相对于实力结构和国际规范变化对国际体系的影响研究而言,有关国家形态变化对国际体系影响的研究较少。原因也许在于国家形态变化很慢,研究者多把国家形态作为常量来对待,因此将国家形态变化与体系变化联系起来的研究还不多。
二、民族国家的构成要素
民族主权国家(简称民族国家)是当代最主要的国家形态。民族国家的构成要素在保留以前国家形态的人口、土地和政府三个要素之外,还多了国际承认这个要素。国际承认与主权是直接相关的。主权是指国家在国际社会上所拥有的权力。这种权力不是天然权力,而是通过国家间的相互承认所获得的。由于现代民族国家是主权国家,而主权只能来源于国际承认,所以获得国际承认便成为民族国家生存的前提,没有合法的主权就成不了真正的民族国家。1945年联合国成立之后,对国家主权的承认要经过两道门槛:一是其他国家与这个国家相互承认并建立外交关系,二是被联合国接受为会员国。只有经过这两道门槛,一个国家才成为合格的民族主权国家。2008年,科索沃单方面宣布独立,虽然此时科索沃拥有了国家的三个传统要素,但由于没有国际社会的承认,科索沃还不是一个合法的主权国家。
关于如何判断一个国家是否成为国际社会中的主权国家,有两种截然不同的学说。一种是“国家存在说”(也称为“宣示说”)。这种理论认为,国家是一个客观存在的现实,只要其宣布独立,这个国家就成为国际社会一员了。另一种是“国家承认说”。这种理论认为,一个主权国家依赖于他国和国际社会的广泛承认,当国际社会不承认时,这个国家就没有要求其他国家对其履行任何责任的实际权力。例如,1996年塔利班控制了阿富汗首都喀布尔,之后很快就控制了国家三分之二以上的领土和人口,1997年建立了阿富汗伊斯兰酋长国。
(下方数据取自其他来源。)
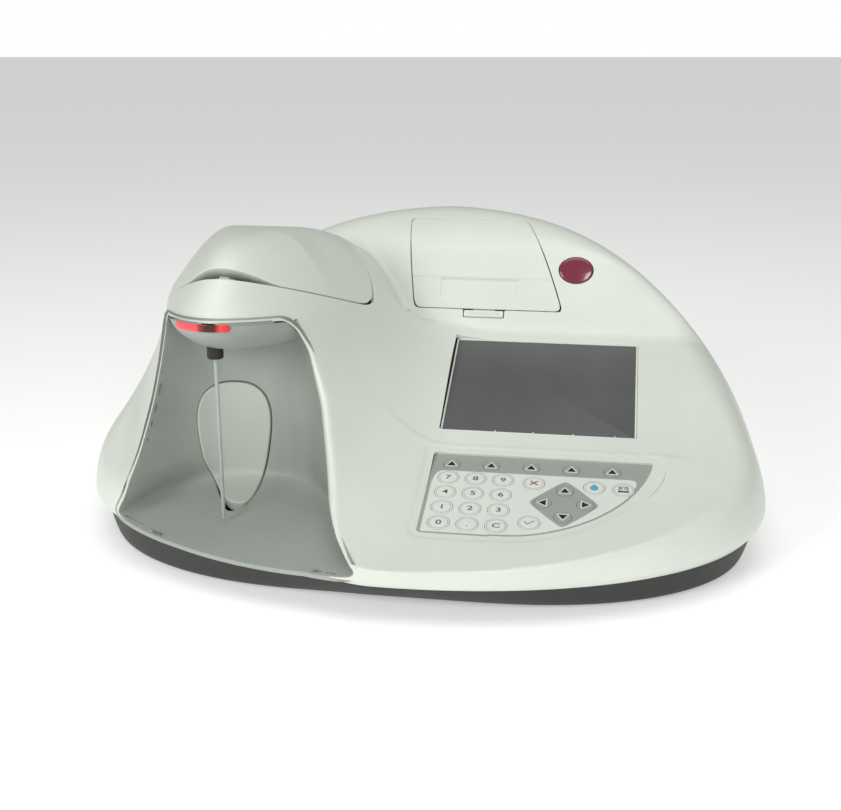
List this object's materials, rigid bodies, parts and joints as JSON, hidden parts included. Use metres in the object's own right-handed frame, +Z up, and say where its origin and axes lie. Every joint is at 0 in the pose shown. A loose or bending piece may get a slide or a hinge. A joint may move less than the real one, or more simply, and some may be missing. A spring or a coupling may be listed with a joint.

按“国家存在说”,阿富汗伊斯兰酋长国有了人口、土地和政权,并且已经宣布成立了新国家,就应该是一个主权国家;但是按“国家承认说”,它未得到国际社会其他成员的承认,就不是一个主权国家。与之相反的例子是巴勒斯坦。巴勒斯坦拥有广泛的国际承认,也有人民和政府,但因其立国于有争议的领土之上。按照“国家承认说”,巴勒斯坦是拥有主权的国家;但依据“国家存在说”,巴勒斯坦是没有国家主权的国家。虽然在国际实践中上述两种解释都被使用,但是“国家承认说”在国际实践中占据了主导地位。